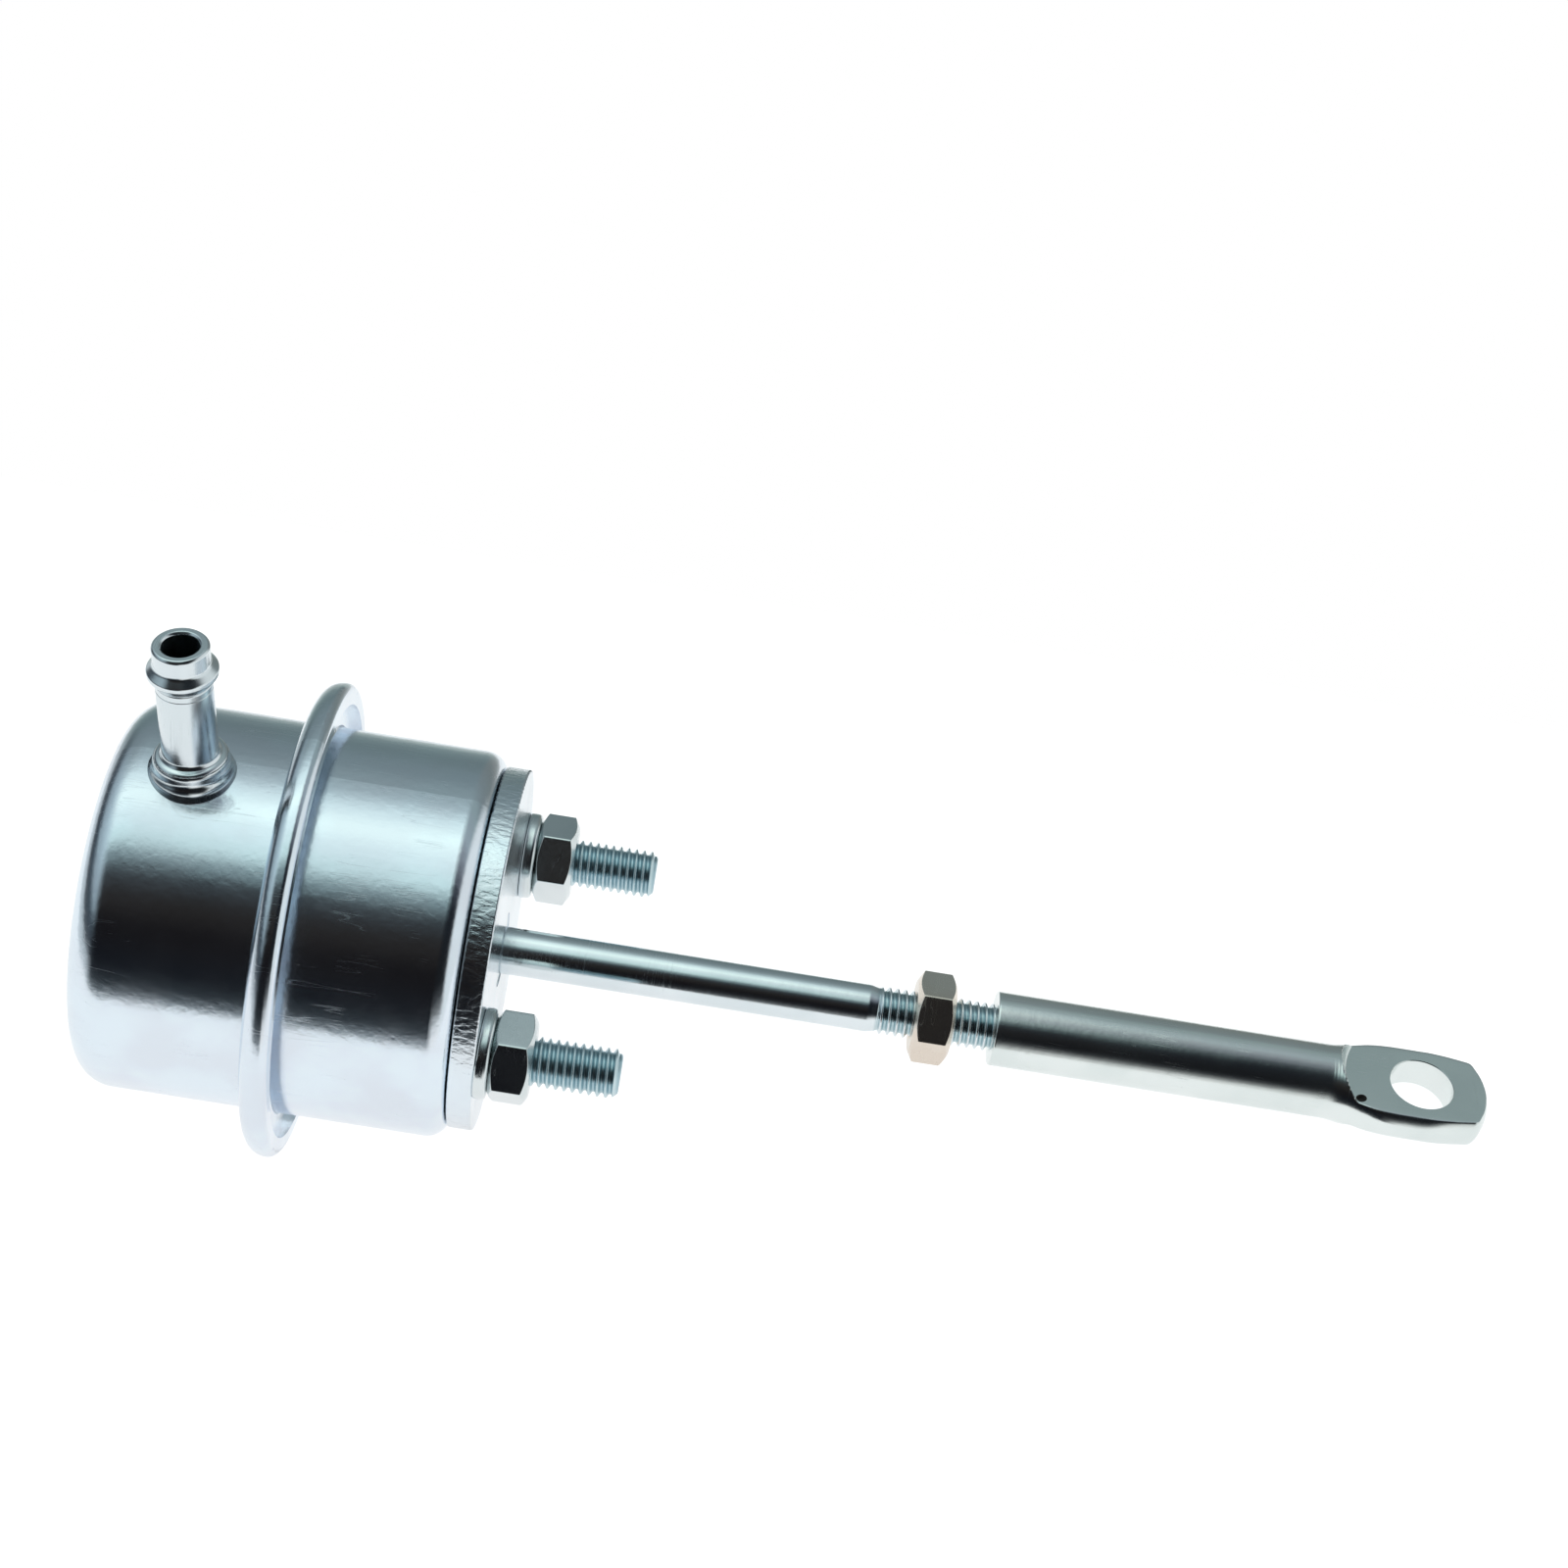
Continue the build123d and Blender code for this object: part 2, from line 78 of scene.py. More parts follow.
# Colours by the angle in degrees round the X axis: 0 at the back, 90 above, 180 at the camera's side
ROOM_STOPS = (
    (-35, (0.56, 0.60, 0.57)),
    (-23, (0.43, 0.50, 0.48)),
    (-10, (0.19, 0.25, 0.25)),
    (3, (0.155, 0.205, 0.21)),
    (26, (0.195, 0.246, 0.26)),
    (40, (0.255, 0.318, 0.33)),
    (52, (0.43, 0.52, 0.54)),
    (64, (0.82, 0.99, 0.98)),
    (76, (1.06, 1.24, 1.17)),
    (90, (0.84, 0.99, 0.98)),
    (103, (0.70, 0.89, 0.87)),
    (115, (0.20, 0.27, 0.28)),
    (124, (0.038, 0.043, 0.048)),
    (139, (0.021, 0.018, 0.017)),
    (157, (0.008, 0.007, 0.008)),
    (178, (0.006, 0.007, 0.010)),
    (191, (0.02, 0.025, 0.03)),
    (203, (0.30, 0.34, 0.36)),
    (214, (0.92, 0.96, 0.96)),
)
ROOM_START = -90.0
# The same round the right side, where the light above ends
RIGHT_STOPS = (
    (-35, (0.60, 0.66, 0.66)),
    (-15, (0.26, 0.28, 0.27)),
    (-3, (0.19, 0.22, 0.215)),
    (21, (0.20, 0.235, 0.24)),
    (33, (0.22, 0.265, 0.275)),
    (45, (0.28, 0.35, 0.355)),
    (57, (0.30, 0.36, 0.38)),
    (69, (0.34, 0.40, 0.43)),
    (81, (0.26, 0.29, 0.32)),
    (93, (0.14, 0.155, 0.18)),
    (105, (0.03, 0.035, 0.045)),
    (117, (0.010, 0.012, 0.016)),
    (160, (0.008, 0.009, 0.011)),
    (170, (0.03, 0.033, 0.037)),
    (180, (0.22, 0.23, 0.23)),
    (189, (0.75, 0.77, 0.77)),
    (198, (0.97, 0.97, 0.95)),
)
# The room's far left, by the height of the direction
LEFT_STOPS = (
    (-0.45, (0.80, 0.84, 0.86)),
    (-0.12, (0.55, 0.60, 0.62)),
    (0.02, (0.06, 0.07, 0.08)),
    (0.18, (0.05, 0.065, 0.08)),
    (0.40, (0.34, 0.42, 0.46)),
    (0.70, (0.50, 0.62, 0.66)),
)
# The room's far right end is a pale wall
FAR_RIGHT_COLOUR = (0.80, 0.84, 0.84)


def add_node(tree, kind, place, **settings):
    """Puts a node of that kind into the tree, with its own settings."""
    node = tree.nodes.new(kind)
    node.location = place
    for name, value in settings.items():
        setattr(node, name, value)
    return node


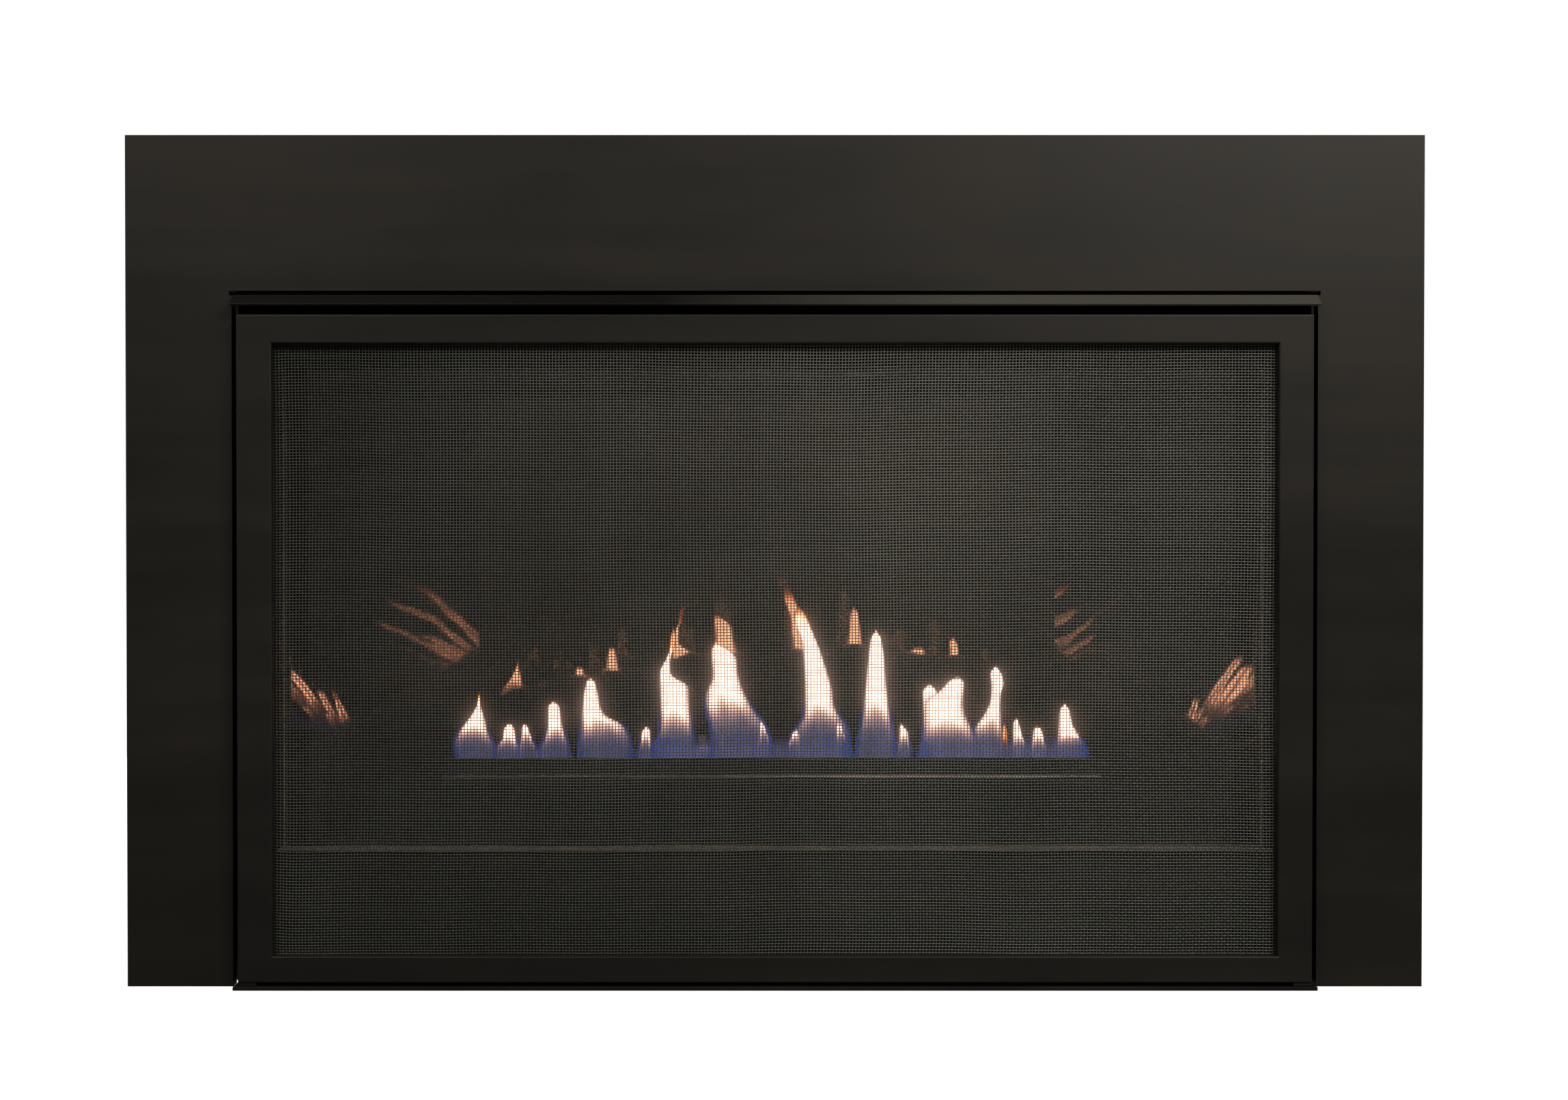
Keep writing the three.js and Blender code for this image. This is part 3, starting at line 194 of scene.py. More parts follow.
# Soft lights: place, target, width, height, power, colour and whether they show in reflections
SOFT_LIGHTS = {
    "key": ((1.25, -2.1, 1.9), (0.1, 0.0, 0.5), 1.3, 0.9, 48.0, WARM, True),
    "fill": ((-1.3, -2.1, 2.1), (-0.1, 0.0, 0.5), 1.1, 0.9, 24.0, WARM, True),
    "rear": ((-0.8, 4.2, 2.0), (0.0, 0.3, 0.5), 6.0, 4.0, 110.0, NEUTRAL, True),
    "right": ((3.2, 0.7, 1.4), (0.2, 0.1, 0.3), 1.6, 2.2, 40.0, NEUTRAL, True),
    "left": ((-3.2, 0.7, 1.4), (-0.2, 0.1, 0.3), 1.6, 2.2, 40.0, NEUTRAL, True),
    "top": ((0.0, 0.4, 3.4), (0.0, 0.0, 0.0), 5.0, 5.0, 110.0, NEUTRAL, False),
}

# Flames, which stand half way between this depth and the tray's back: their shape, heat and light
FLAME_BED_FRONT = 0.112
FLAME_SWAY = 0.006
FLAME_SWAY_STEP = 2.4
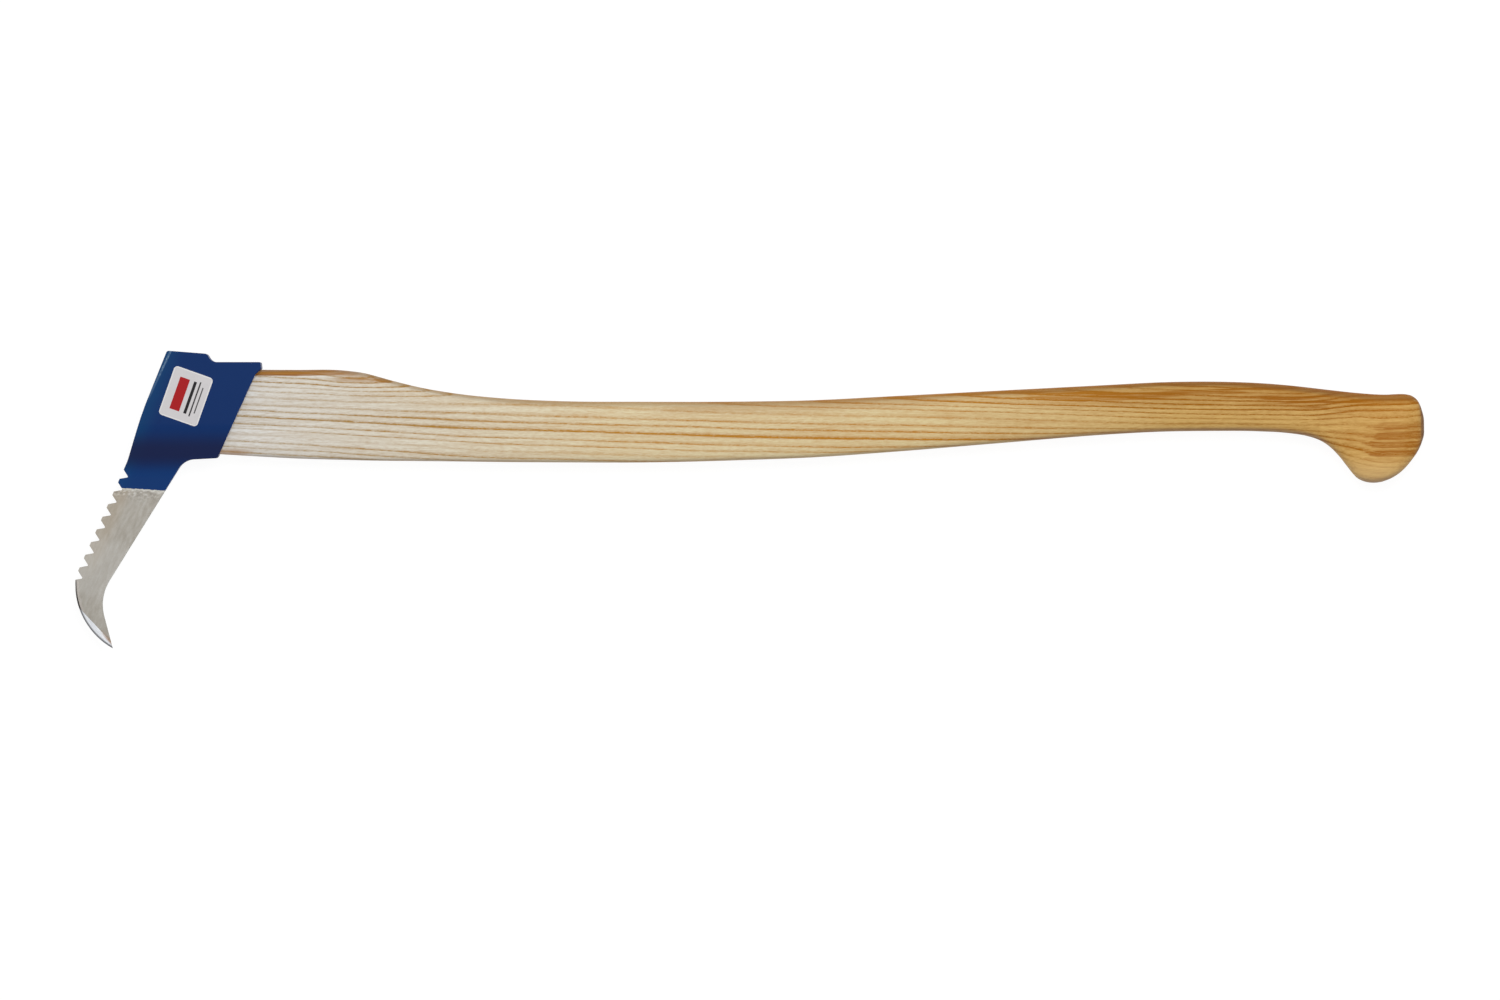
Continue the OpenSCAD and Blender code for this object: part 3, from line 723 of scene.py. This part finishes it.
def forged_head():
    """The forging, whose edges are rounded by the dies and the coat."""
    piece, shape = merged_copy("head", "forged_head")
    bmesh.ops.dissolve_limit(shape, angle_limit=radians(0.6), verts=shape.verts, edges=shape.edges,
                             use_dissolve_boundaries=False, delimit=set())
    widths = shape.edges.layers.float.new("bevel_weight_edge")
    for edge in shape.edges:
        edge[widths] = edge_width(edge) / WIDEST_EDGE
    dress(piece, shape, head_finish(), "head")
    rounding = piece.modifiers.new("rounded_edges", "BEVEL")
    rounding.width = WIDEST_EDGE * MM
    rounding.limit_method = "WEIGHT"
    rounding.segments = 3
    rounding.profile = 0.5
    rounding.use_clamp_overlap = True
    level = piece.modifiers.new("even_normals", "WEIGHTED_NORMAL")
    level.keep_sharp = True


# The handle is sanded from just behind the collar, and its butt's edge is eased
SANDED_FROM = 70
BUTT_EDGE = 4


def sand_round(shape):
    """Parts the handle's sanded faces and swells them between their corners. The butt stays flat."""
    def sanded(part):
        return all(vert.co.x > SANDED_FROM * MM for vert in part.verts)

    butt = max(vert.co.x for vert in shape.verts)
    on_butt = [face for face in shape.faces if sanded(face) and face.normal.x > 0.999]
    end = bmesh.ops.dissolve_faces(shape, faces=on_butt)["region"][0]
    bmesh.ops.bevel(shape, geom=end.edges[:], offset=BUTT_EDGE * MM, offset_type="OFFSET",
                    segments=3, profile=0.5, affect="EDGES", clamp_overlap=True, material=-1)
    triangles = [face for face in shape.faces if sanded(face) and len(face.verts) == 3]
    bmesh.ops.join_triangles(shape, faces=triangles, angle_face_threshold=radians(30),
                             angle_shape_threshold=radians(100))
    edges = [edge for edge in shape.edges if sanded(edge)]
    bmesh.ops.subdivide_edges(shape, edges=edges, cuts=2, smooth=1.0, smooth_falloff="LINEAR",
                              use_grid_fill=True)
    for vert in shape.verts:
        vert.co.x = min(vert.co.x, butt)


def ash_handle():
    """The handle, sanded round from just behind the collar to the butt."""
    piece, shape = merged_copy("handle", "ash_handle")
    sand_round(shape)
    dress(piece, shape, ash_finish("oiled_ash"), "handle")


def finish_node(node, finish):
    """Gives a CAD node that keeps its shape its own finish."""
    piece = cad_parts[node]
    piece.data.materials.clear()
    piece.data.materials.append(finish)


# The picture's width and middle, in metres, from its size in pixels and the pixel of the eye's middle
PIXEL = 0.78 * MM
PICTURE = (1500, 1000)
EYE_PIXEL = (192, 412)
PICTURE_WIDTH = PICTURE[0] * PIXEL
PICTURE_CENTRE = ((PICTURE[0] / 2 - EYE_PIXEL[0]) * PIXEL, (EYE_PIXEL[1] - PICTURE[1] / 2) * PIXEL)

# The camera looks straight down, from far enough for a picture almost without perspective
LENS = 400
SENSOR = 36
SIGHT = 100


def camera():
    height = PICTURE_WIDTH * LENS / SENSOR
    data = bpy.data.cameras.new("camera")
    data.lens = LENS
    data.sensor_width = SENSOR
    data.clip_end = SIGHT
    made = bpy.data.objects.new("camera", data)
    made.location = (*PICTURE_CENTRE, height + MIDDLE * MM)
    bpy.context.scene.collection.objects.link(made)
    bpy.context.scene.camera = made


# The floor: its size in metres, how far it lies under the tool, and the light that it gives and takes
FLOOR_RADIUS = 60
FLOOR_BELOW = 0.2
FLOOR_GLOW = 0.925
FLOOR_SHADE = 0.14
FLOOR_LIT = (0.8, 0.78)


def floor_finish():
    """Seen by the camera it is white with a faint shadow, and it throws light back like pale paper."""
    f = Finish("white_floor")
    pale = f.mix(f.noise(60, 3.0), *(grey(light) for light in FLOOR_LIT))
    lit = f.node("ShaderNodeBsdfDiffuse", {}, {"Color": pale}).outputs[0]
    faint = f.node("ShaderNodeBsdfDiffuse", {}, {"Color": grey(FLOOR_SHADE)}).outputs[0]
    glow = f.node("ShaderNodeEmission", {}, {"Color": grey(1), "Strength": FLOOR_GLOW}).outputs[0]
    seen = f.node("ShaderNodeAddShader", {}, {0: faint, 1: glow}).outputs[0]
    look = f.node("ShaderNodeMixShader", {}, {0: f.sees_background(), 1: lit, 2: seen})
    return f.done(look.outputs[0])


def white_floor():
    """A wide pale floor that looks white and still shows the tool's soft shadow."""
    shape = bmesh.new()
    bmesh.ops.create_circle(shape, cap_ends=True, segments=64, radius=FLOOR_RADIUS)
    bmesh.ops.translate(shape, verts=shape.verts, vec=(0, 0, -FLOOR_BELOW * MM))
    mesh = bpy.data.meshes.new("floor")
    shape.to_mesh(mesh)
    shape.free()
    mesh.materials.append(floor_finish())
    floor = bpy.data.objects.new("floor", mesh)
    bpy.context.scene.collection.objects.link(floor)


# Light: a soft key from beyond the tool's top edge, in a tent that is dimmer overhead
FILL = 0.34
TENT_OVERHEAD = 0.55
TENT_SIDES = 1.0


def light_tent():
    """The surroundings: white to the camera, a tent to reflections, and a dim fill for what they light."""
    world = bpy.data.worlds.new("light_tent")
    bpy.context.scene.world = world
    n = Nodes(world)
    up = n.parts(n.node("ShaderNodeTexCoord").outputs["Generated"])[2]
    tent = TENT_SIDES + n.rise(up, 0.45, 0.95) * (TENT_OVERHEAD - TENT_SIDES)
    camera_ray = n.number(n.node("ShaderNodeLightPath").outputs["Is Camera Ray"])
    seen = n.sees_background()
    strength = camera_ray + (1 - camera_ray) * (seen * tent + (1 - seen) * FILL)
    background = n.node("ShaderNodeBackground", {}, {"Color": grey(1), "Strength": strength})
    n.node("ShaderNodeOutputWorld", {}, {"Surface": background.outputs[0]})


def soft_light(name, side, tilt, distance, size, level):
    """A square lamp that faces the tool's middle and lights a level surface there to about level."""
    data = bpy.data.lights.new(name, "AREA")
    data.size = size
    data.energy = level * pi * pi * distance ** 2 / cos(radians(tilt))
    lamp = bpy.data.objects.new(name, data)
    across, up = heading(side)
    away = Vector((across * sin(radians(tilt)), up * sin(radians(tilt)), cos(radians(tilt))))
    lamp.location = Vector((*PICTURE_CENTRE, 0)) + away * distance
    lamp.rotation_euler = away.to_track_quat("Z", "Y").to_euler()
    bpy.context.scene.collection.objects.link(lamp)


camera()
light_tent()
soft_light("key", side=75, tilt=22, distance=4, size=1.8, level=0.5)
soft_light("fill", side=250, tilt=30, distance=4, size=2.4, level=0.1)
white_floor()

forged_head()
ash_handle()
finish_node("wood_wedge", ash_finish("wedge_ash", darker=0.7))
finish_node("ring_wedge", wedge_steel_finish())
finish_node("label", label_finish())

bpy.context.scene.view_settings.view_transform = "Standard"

──────────────────────────────

*Work instructions:* Quote word for word every line from the one that has "Keep writing the" through the one that has "BUTT_EDGE = 4".

*Written response:*
Keep writing the three.js and Blender code for this image. This is part 3, starting at line 194 of scene.py. More parts follow.
# Soft lights: place, target, width, height, power, colour and whether they show in reflections
SOFT_LIGHTS = {
    "key": ((1.25, -2.1, 1.9), (0.1, 0.0, 0.5), 1.3, 0.9, 48.0, WARM, True),
    "fill": ((-1.3, -2.1, 2.1), (-0.1, 0.0, 0.5), 1.1, 0.9, 24.0, WARM, True),
    "rear": ((-0.8, 4.2, 2.0), (0.0, 0.3, 0.5), 6.0, 4.0, 110.0, NEUTRAL, True),
    "right": ((3.2, 0.7, 1.4), (0.2, 0.1, 0.3), 1.6, 2.2, 40.0, NEUTRAL, True),
    "left": ((-3.2, 0.7, 1.4), (-0.2, 0.1, 0.3), 1.6, 2.2, 40.0, NEUTRAL, True),
    "top": ((0.0, 0.4, 3.4), (0.0, 0.0, 0.0), 5.0, 5.0, 110.0, NEUTRAL, False),
}

# Flames, which stand half way between this depth and the tray's back: their shape, heat and light
FLAME_BED_FRONT = 0.112
FLAME_SWAY = 0.006
FLAME_SWAY_STEP = 2.4
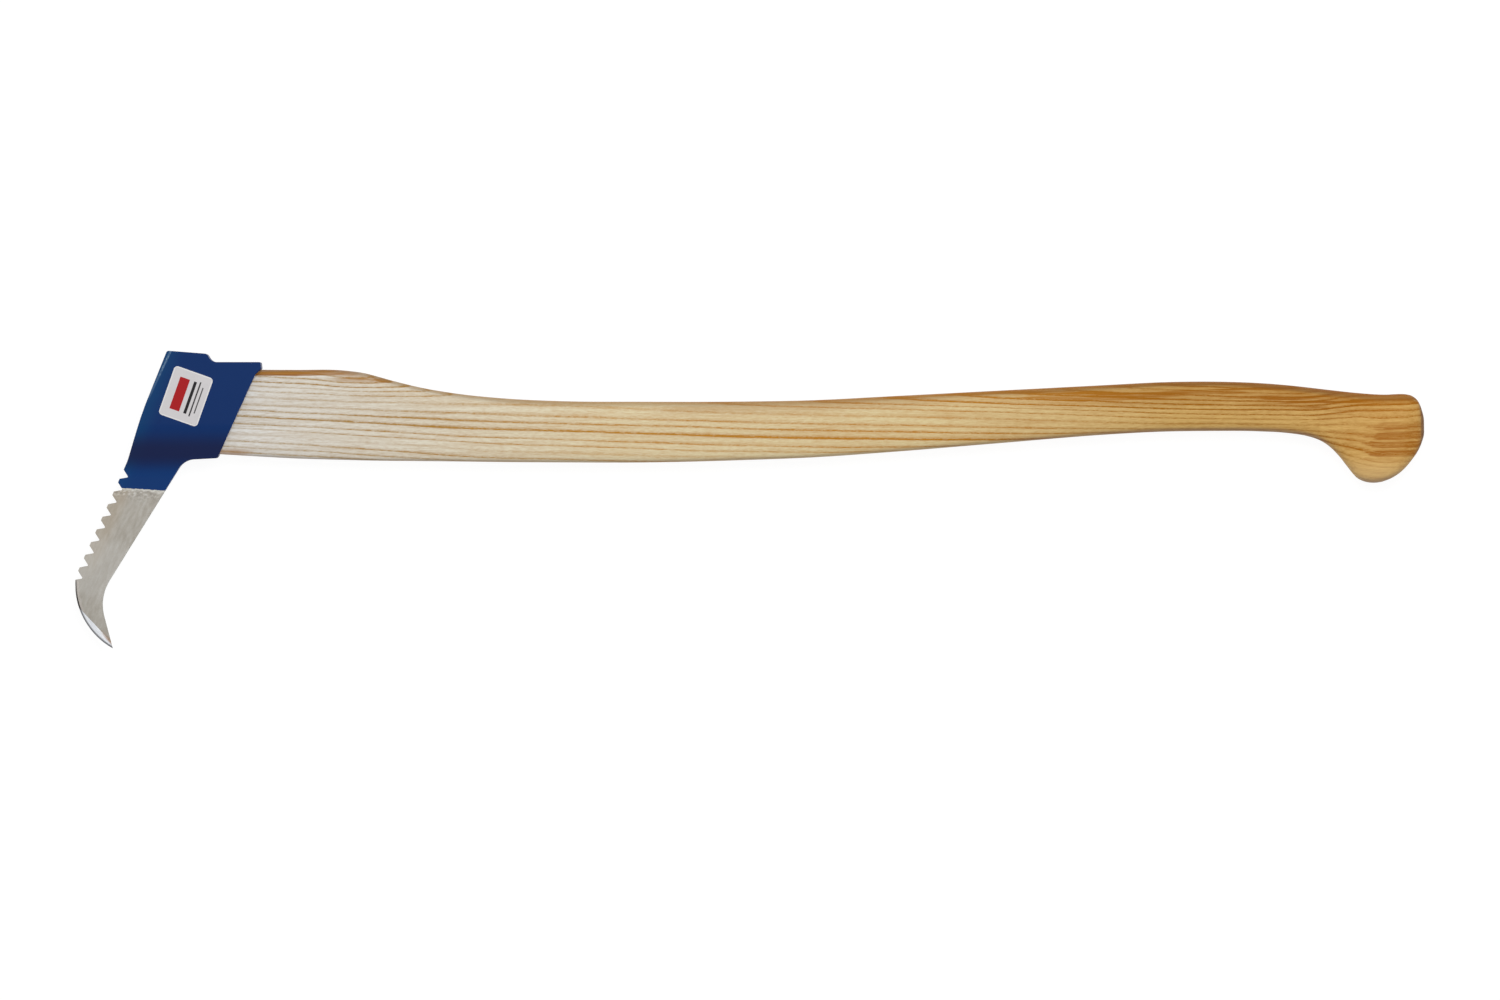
Continue the OpenSCAD and Blender code for this object: part 3, from line 723 of scene.py. This part finishes it.
def forged_head():
    """The forging, whose edges are rounded by the dies and the coat."""
    piece, shape = merged_copy("head", "forged_head")
    bmesh.ops.dissolve_limit(shape, angle_limit=radians(0.6), verts=shape.verts, edges=shape.edges,
                             use_dissolve_boundaries=False, delimit=set())
    widths = shape.edges.layers.float.new("bevel_weight_edge")
    for edge in shape.edges:
        edge[widths] = edge_width(edge) / WIDEST_EDGE
    dress(piece, shape, head_finish(), "head")
    rounding = piece.modifiers.new("rounded_edges", "BEVEL")
    rounding.width = WIDEST_EDGE * MM
    rounding.limit_method = "WEIGHT"
    rounding.segments = 3
    rounding.profile = 0.5
    rounding.use_clamp_overlap = True
    level = piece.modifiers.new("even_normals", "WEIGHTED_NORMAL")
    level.keep_sharp = True


# The handle is sanded from just behind the collar, and its butt's edge is eased
SANDED_FROM = 70
BUTT_EDGE = 4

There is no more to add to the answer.